For anyone who’s spent a year abroad living in a foreign language, certain parts of Leaving the Atocha Station by Ben Lerner will hit home, hilariously. Specifically, I can’t help but think of the point when the protagonist, Adam, is keen to impress a Spaniard to whom he’s just been introduced. He explains that he is staying in Madrid in order to write poetry exploring Spain’s literacy legacy following the civil war. It was, in his words, ‘…an answer of considerable grammatical complexity, describing the significance of my project in the conditional, the past subjunctive and the future tense. To my surprise and discomfort, Arturo’s interest was piqued.’ Reading this, I laughed, remembering similar instances where I’d memorised my own complex grammatical structures that communicated some sort of profound epiphany in Russian, only to then find myself unable to ask somebody to pass me the salt. Years abroad really are jam-packed with emotional highs and lows.
In Leaving the Atocha Station, we follow Adam’s strange journey as he navigates these highs and lows. A young American poet, Adam was awarded a fellowship in order live in Spain as an exchange student for one year, having stated in his application that he wished to explore the influence of fascism in Spanish literature and write a long, epic poem in response. By all accounts, he seems to take the opportunity exceptionally light-heartedly and does not seem to bother with much other than taking a lot of drugs and casually agonising over Spanish women. He rents a small apartment in the city centre where he lives alone and does very little. He writes poems when he’s high, with little conviction and no aim. He memorises enigmatic things to say in order to perfect the art of seeming mysterious and profound. All in all, as protagonists go, he is particularly exasperating.

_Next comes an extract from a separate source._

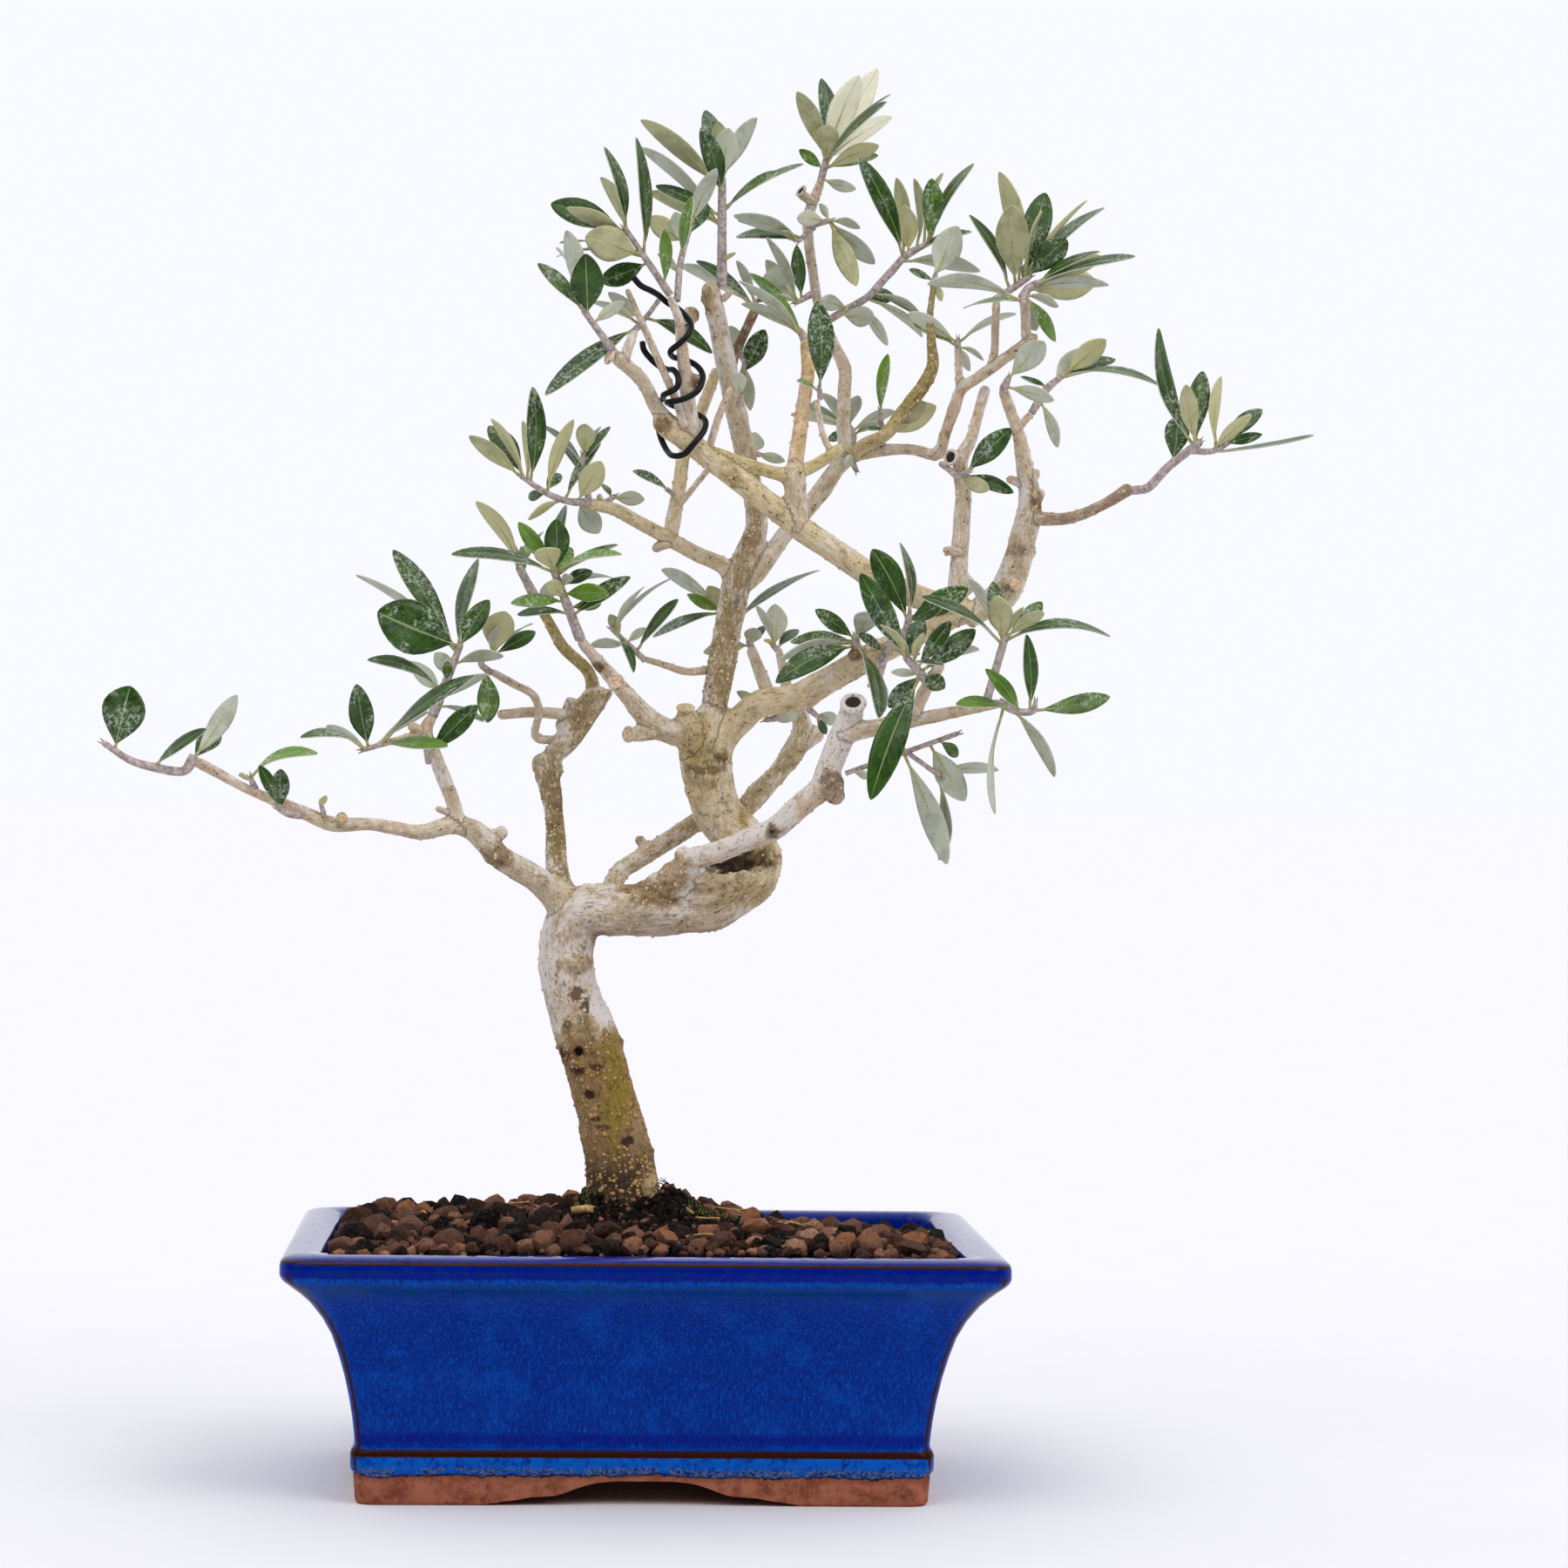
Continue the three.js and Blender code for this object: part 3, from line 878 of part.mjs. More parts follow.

It took me a long time to decide how I felt about this novel. The plot progression in Leaving the Atocha Station is vague; the only real movement in events is marked by Adam’s relationship with two Spanish women, both relationships casual and both exposing serious romantic ineptitudes on the part of Adam. Other than that, the only concrete event is the 2004 Madrid train bombings, where 192 people died. Adam witnesses a city in mourning after this event.
The lack of a concrete plotline simply means that, as a reader, you come to concentrate on other aspects of the narrative: language, style, ideas.
Lerner has great ideas. His protagonist moves in artistic circles, battling with the idea of art and what it truly means, whether he is a fraud, whether poetry is necessary and, if so, why? He also sheds light very interestingly on the appeals of limited communication. At the end of the first chapter, he is listening to his friend Teresa and decides that ‘The father had been either a famous painter or collector of paintings and she had either become a painter to impress him or quit painting because she couldn’t deal with the pressure of his example or because he was such an asshole, although here I was basically guessing…’. When it comes to the fragments of Spanish that he imaginatively pieces together, Adam enjoys feeling linguistically limited, revelling in the possibilities offered by his lack of comprehension. This flexibility of understanding is fun to read. Lerner also writes extremely well, albeit in a slightly wordy, debut-novel kind of way.
Despite the fact that my attitude towards the character of Adam softened over the course of the novel (Lerner eventually had the good grace to have him occasionally feel shame and/or anxiety over his continued obnoxious behaviour), a little more likability in this protagonist overall would have made for a more enjoyable read. The fact that, despite his insufferably self-centred behaviour, he still manages to make friends and get girls left me frustrated. The fact he also manages to produce exceptional poetry seems completely undeserved. If Lerner was trying to create a character with whom I would come to love, or love to hate, he was wrong.
Anyone interested in art on a more intellectual level will find certain aspects of Leaving the Atocha Station very interesting. People who believe in poetry could well feel inspired in some way after reading this novel, and there’s plenty to relate to for those learning a foreign language or who have languished in a state of semi-comprehension abroad. Ben Lerner’s style of writing concentrates more on form that on plot, which is what stops Leaving the Atocha Station from being conventional or predictable.
Although this is no bad thing (in fact, I would even say that I prefer an unconventional read) there was something about this novel that prevents me from saying that I enjoyed it. I don’t think that I did, in fact. Whiney, self-centred protagonists, quite frankly, never fail to set my teeth on edge. I can only hope that the autobiographical element to this work is less than I suspect it to be.